てるさんは、九十近くなると足腰が立たなくなり、最後は老人ホームで死んだ。九十三歳だった。寝たきりになっても面白いことを言って、周りの人を笑わせていたらしい。てるさんはとてもいい人だった、とすぐ上の姉が、老人ホームで働いていた看護師から聞いたそうだ。姉はその看護師とあまり愉快ではないもめごとの話し合いで会ったので、お世辞ではないと思う。
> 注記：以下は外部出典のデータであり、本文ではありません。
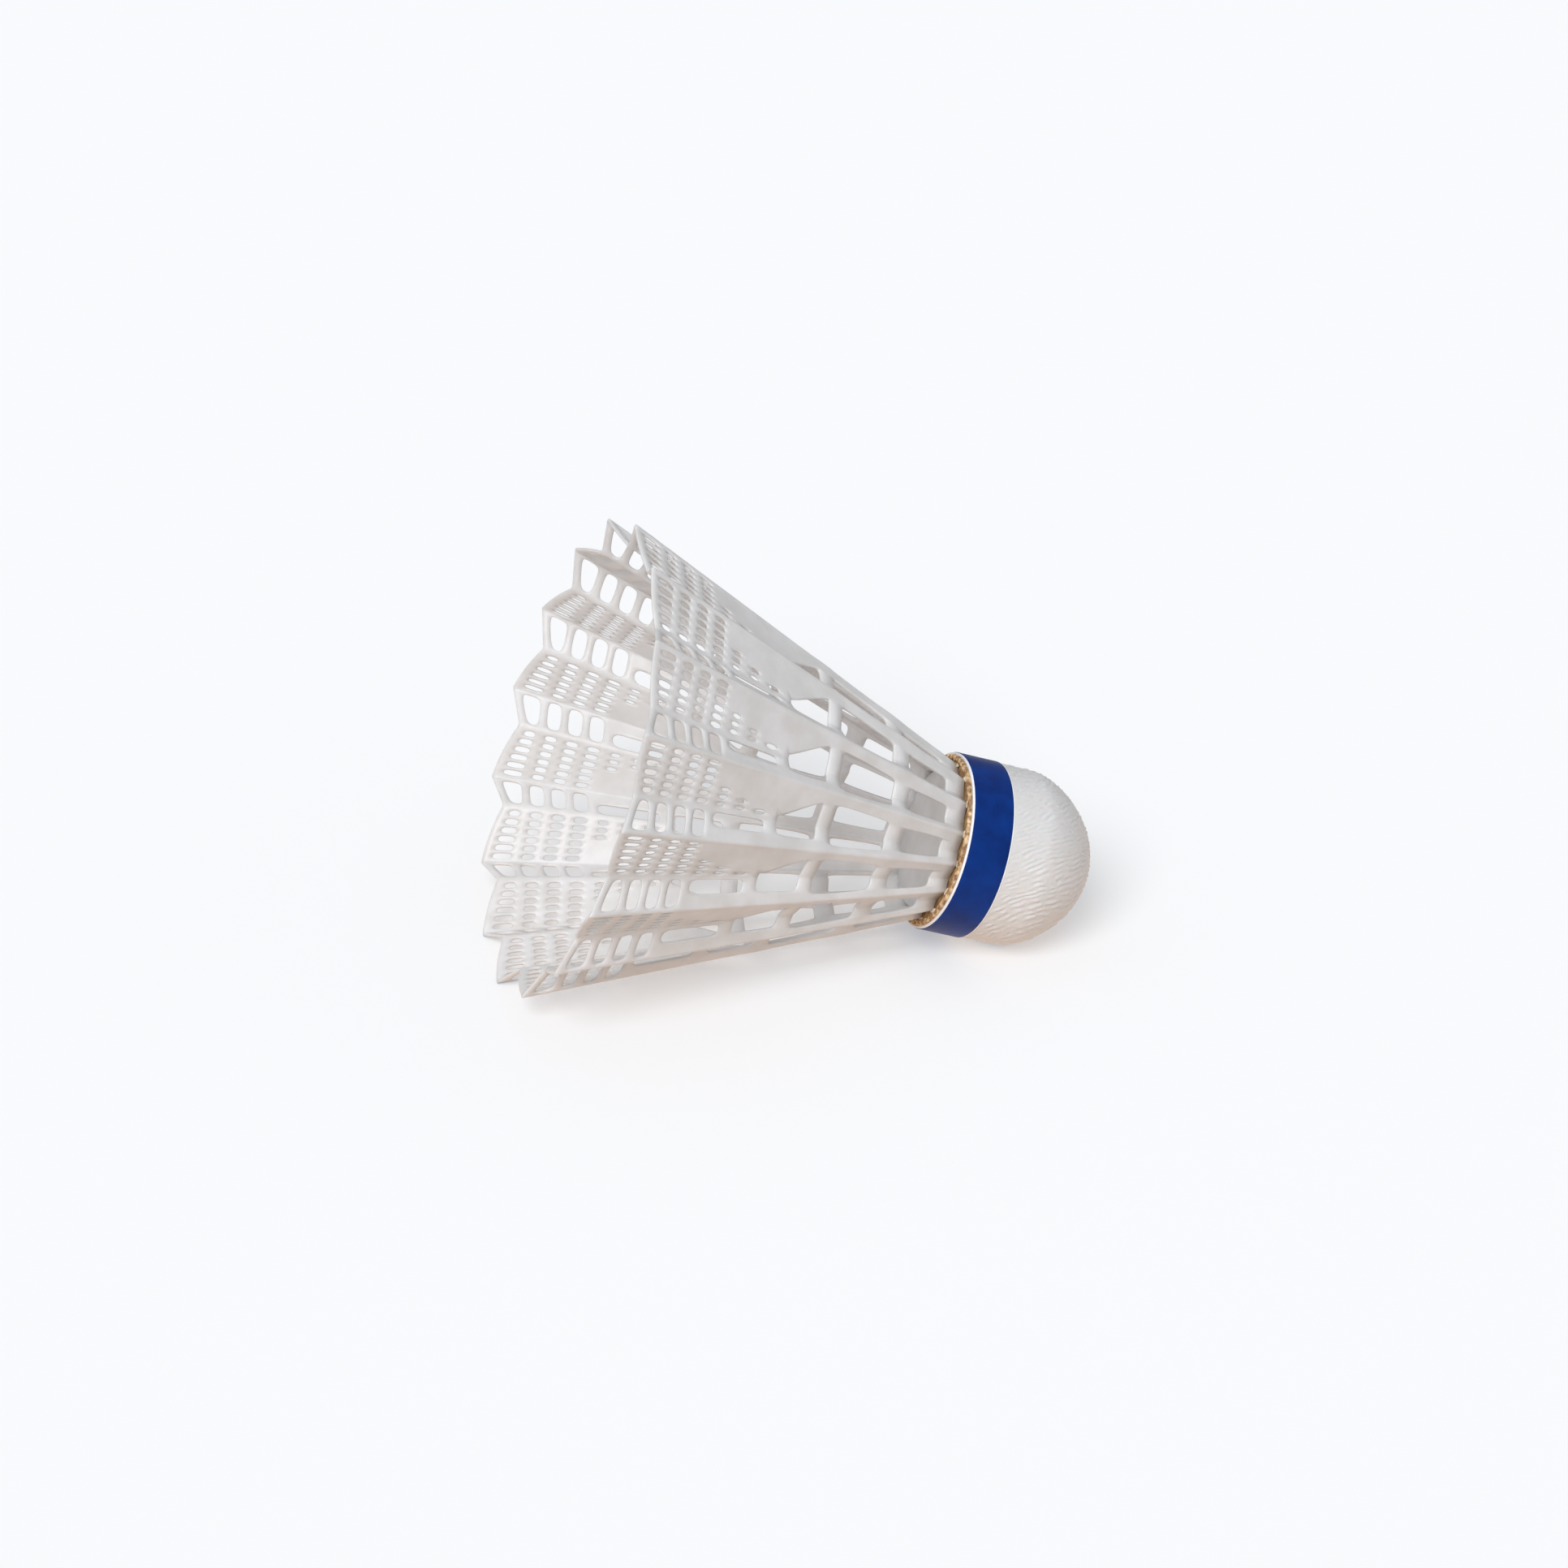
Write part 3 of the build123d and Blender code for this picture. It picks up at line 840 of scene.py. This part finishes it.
# %% The skin's finish
skin_finish, _, _ = finish(
    "white coated skin",
    ((0.655, 0.65, 0.65), (0.685, 0.68, 0.68)),
    1.4,
    (0.38, 0.52),
    bump=0.05,
    bump_scale=3.0,
    Specular_IOR_Level=0.5,
    Subsurface_Weight=0.1,
    Subsurface_Scale=0.4 * MM,
)
finished(skin, skin_finish, "base_cover", "base_cover")

# %% [markdown]
# ## Tape and ribbon
#
# A white tape binds the edge of the skin, and the coloured ribbon lies on it, a little narrower, so
# that a hair of white shows on both sides. Each is a strip of film with rounded edges. No ribbon
# lies dead flat, so its outside creeps in and out by a hundredth of a millimetre.


# %% Helper: a film wrapped round the base
FILM_STEPS, FILM_ROWS, FILM_ROUND = 256, 8, 3
EDGE_SHARE = 0.45                        # of the film's thickness: the radius of its edges
CREEP_WAVES = 0.35


def wrapped(name, inside, thickness, span, creep=0.0):
    high, low = span
    edge = thickness * EDGE_SHARE
    out = inside + thickness
    line = [(inside, high)] + arc(out - edge, high - edge, edge, 90, 0, FILM_ROUND)
    line += [(out, high + (low - high) * k / FILM_ROWS) for k in range(1, FILM_ROWS)]
    line += arc(out - edge, low + edge, edge, 0, -90, FILM_ROUND) + [(inside, low)]
    made = spun(name, line, FILM_STEPS)
    for v in made.data.vertices:
        r = sqrt(v.co.x**2 + v.co.y**2)
        if r > inside + edge:
            push = creep * noise.noise(v.co * CREEP_WAVES)
            v.co.x, v.co.y = v.co.x * (1 + push / r), v.co.y * (1 + push / r)
    return made


TAPE_SPAN, RIBBON_SPAN, RIBBON_CREEP = (-0.42, -6.82), (-0.70, -6.59), 0.012
tape = wrapped("white_edge_tape", COVER_R, TAPE_T, TAPE_SPAN)
ribbon = wrapped("blue_ribbon", COVER_R + TAPE_T, RIBBON_T, RIBBON_SPAN, creep=RIBBON_CREEP)

# %% Their finishes
tape_finish, _, _ = finish(
    "white film",
    ((0.90, 0.91, 0.93), (0.93, 0.94, 0.96)),
    0.4,
    (0.28, 0.36),
    bump=0.01,
    bump_scale=2.0,
)
ribbon_finish, _, _ = finish(
    "deep blue film",
    ((0.0, 0.019, 0.14), (0.0, 0.031, 0.21)),
    0.3,
    (0.42, 0.52),
    bump=0.02,
    bump_scale=0.9,
    Specular_IOR_Level=0.14,
)
finished(tape, tape_finish, "edge_binding", "edge_binding")
finished(ribbon, ribbon_finish, "speed_band", "speed_band")

# %% [markdown]
# ## Glue
#
# Glue fills the seat under the skirt's foot and oozes out at each fold, where it dries as a tan
# lump. The film itself is the frame's own piece. The lumps repeat sixteen times but no two are
# alike, so Geometry Nodes sets one lump at each fold, and noise then pushes each differently.

# %% A lump of glue at the foot of each fold
glue_finish, _, _ = finish(
    "dried glue",
    ((0.58, 0.44, 0.29), (0.76, 0.66, 0.52)),
    0.8,
    (0.50, 0.65),
    bump=0.05,
    bump_scale=2.5,
    Subsurface_Weight=0.3,
    Subsurface_Scale=0.6 * MM,
)
LUMP_SIZE = (0.36, 0.62, 0.24)           # half its length outwards, along the ring and upwards
LUMP_AT = (11.2, 0.0, -0.20)             # at the foot of a fold, sunk in the seat
LUMP_PUSHES = ((0.9, 0.28), (2.4, 0.08))   # waves in a millimetre and how far they push
lump_shape = bmesh.new()
bmesh.ops.create_icosphere(lump_shape, subdivisions=3, radius=1.0)
bmesh.ops.scale(lump_shape, vec=LUMP_SIZE, verts=lump_shape.verts)
bmesh.ops.translate(lump_shape, vec=LUMP_AT, verts=lump_shape.verts)
lump_mesh = bpy.data.meshes.new("lump")
lump_shape.to_mesh(lump_mesh)
lump_shape.free()
lump = shown("lump", lump_mesh)
lumps = round_the_axis("glue_lumps", lump, TEETH, TIP_TURN, 0.0, glue_finish)
bpy.data.objects.remove(lump)
noise.seed_set(1)                        # or the vector noise would differ from run to run
for v in lumps.data.vertices:
    pushes = [Vector(noise.noise_vector(v.co * waves)) * far for waves, far in LUMP_PUSHES]
    v.co += pushes[0] + pushes[1]
finished(lumps, glue_finish, "neck_glue")

# %% The frame's own glue pieces, coloured dark brown: painted shade for the gaps at the skirt's foot
# painted shade: the film's dark brown stands for the shadow in the gaps between the skirt's foot and the
# cork
shade_brown_film_finish, _, _ = finish("glue film in painted shade", ((0.22, 0.12, 0.05), (0.42, 0.26, 0.12)), 1.3, (0.5, 0.7))
for name in ("neck_glue", "plug_adhesive"):
    film = frame["nodes"][name]
    film.data.materials.clear()
    film.data.materials.append(shade_brown_film_finish)

# %% [markdown]
# ## Floor, light and camera
#
# The set is a plain studio: a pale floor, one soft source from the camera's side and above, a wide
# one overhead, and an even sky to lift the shadows. A sun with a wide disc lights the whole floor
# evenly, which an area light so near would not. A warm reflector lies flat under the object and
# gives its underside the colour of a wooden table. Colours are shown as they are, without a film
# curve.

# %% Floor
bpy.context.scene.view_settings.view_transform = "Standard"
FLOOR = 6.0                              # metres from the middle to each side
corners = [(x * FLOOR, y * FLOOR, 0) for x, y in ((-1, -1), (1, -1), (1, 1), (-1, 1))]
floor_mesh = mesh_of("floor", corners, [(0, 1, 2, 3)])
floor = shown("floor", floor_mesh)
floor_finish = bpy.data.materials.new("pale floor")
floor_finish.use_nodes = True
for socket, value in (
    ("Base Color", (0.60, 0.605, 0.615, 1)),
    ("Emission Color", (0.985, 0.99, 1, 1)),
    ("Emission Strength", 0.348),
    ("Roughness", 1.0),
    ("Specular IOR Level", 0.1),
):
    floor_finish.node_tree.nodes["Principled BSDF"].inputs[socket].default_value = value
floor_mesh.materials.append(floor_finish)
floor.visible_diffuse = False            # it shows, but it doesn't wash out the undersides
floor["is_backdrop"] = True


# %% Lights
def soft_sun(name, comes_from, width, power, tint=(1, 1, 1)):
    data = bpy.data.lights.new(name, "SUN")
    data.angle, data.energy, data.color = radians(width), power, tint
    lamp = bpy.data.objects.new(name, data)
    bpy.context.scene.collection.objects.link(lamp)
    lamp.rotation_mode = "QUATERNION"
    lamp.rotation_quaternion = (-Vector(comes_from)).to_track_quat("-Z", "Y")
    return lamp


soft_sun("key", (-0.45, -0.72, 0.78), 30, 2.35)
soft_sun("ceiling", (-0.1, -0.2, 1.0), 150, 0.62, (0.94, 0.97, 1.0))

# %% The warm reflector and the sky
warm_data = bpy.data.lights.new("warm_reflector", "AREA")
warm_data.size, warm_data.energy, warm_data.color = 0.26, 0.085, (1.0, 0.56, 0.26)
warm = bpy.data.objects.new("warm_reflector", warm_data)
bpy.context.scene.collection.objects.link(warm)
warm.location = (0, 0, 0.0004)           # just above the floor
warm.rotation_euler = (pi, 0, 0)         # faces up
warm.visible_camera = False
sky = bpy.data.worlds.new("sky")
sky.use_nodes = True
glow = sky.node_tree.nodes["Background"].inputs
glow["Color"].default_value = (0.95, 0.97, 1.0, 1)
glow["Strength"].default_value = 0.33
bpy.context.scene.world = sky

# %% [markdown]
# The camera is placed about the axis as well: how far the mouth turns towards it, and how far the
# nose tips down in the frame. Its aim is then nudged so that the neck falls where it should.

# %% Camera
FAR = 0.69604                            # metres from the neck
MOUTH_TURN, NOSE_DIP = radians(21.10), radians(12.73)
SIDE = radians(114.95)                   # which side of the axis faces the camera, from straight down
LENS, SENSOR = 113.9, 36.0
AIM = (0.594933, 0.535285)               # the neck's place in the frame: shares from its top left


def about_axis(turn):
    return to_floor * cos(turn) + to_mouth.cross(to_floor) * sin(turn)


facing = about_axis(SIDE)
to_camera = facing * cos(MOUTH_TURN) + to_mouth * sin(MOUTH_TURN)
along_nose = (-to_mouth + to_camera * sin(MOUTH_TURN)) / cos(MOUTH_TURN)
across = to_camera.cross(along_nose)
right = along_nose * cos(NOSE_DIP) + across * sin(NOSE_DIP)
up = to_camera.cross(right)
turn_right = (AIM[0] - 0.5) * SENSOR / LENS
turn_down = (AIM[1] - 0.5) * SENSOR / LENS
look = (-to_camera - right * turn_right + up * turn_down).normalized()
right = (right - look * right.dot(look)).normalized()
up = right.cross(look)
camera_data = bpy.data.cameras.new("camera")
camera_data.lens, camera_data.sensor_width = LENS, SENSOR
camera = bpy.data.objects.new("camera", camera_data)
camera.matrix_world = Matrix.Translation(seat + to_camera * FAR) @ Matrix(
    [[right[k], up[k], -look[k]] for k in range(3)]
).to_4x4()
bpy.context.scene.collection.objects.link(camera)
bpy.context.scene.camera = camera
print("camera at", [round(v, 3) for v in camera.location], "looking", [round(v, 3) for v in look])

# %% Sizes, and the end
low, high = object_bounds()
てるさんが一つだけ、若いころの話をしてくれたことがある。女学校を出て教師になり、始めてもらった給料をつぎ込んで、白いレースのパラソルを買ったという。たぶんそれは彼女にとっても、彼女の家族にとっても、とてつもない贅沢だったのだろう。

でも、てるさんは若かった自分の愚行を楽しんでいるようだった。

十五六のころのきれいなてるさんは、小柄な体の頭上で白いレースのパラソルをくるくる回し、緑の水田の間のあぜ道を歩いたことだろう。

江藤淳の『アメリカと私』という随筆に、「The Japanese way of life」と言うような表現がある。

私はこの十年ほど、日本人は明治維新で、そして太平洋戦争の敗北で何を失ったのか、知りたいと思ってきた。「和魂洋才」という明治時代のスローガンにもかかわらず、それ以降、どう見ても和魂が洋才に食い尽くされてしまったとしか思えない。

私は、戦後自分が受けた教育がだめだったと思っているわけでもないし、和魂が洋才より優れている、と思っているわけでもない。ただ、中途半端な洋才だけが取り残され、それだけでは足りない、と思うようになった。そこで、かつてあった、おとぎ話のような和魂を知りたいと思ったが、それができないもどかしさがあった。和魂自体が、失われてしまったからだ。

和魂を「日本人の生活の在り方」とすれば、てるさんの生涯はその一つの例かもしれない。てるさんを思い出しているうちに、そう考えるようになった。